- What is being asked: Write the listing out again, all of it, word for word.

===== Source data =====

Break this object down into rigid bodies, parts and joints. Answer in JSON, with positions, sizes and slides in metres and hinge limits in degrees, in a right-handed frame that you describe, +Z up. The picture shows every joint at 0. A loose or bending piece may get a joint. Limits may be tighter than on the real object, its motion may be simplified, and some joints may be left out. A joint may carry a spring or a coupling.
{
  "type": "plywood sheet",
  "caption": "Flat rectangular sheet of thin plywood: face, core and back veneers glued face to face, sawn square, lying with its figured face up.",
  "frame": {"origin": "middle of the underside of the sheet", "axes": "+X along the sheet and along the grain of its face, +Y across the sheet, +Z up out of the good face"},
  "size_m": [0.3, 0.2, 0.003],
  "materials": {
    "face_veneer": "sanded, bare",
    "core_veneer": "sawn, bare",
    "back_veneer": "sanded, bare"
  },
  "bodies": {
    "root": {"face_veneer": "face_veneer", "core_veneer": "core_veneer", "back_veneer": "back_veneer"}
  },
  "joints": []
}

=====

- Finished exercise:
Break this object down into rigid bodies, parts and joints. Answer in JSON, with positions, sizes and slides in metres and hinge limits in degrees, in a right-handed frame that you describe, +Z up. The picture shows every joint at 0. A loose or bending piece may get a joint. Limits may be tighter than on the real object, its motion may be simplified, and some joints may be left out. A joint may carry a spring or a coupling.
{
  "type": "plywood sheet",
  "caption": "Flat rectangular sheet of thin plywood: face, core and back veneers glued face to face, sawn square, lying with its figured face up.",
  "frame": {"origin": "middle of the underside of the sheet", "axes": "+X along the sheet and along the grain of its face, +Y across the sheet, +Z up out of the good face"},
  "size_m": [0.3, 0.2, 0.003],
  "materials": {
    "face_veneer": "sanded, bare",
    "core_veneer": "sawn, bare",
    "back_veneer": "sanded, bare"
  },
  "bodies": {
    "root": {"face_veneer": "face_veneer", "core_veneer": "core_veneer", "back_veneer": "back_veneer"}
  },
  "joints": []
}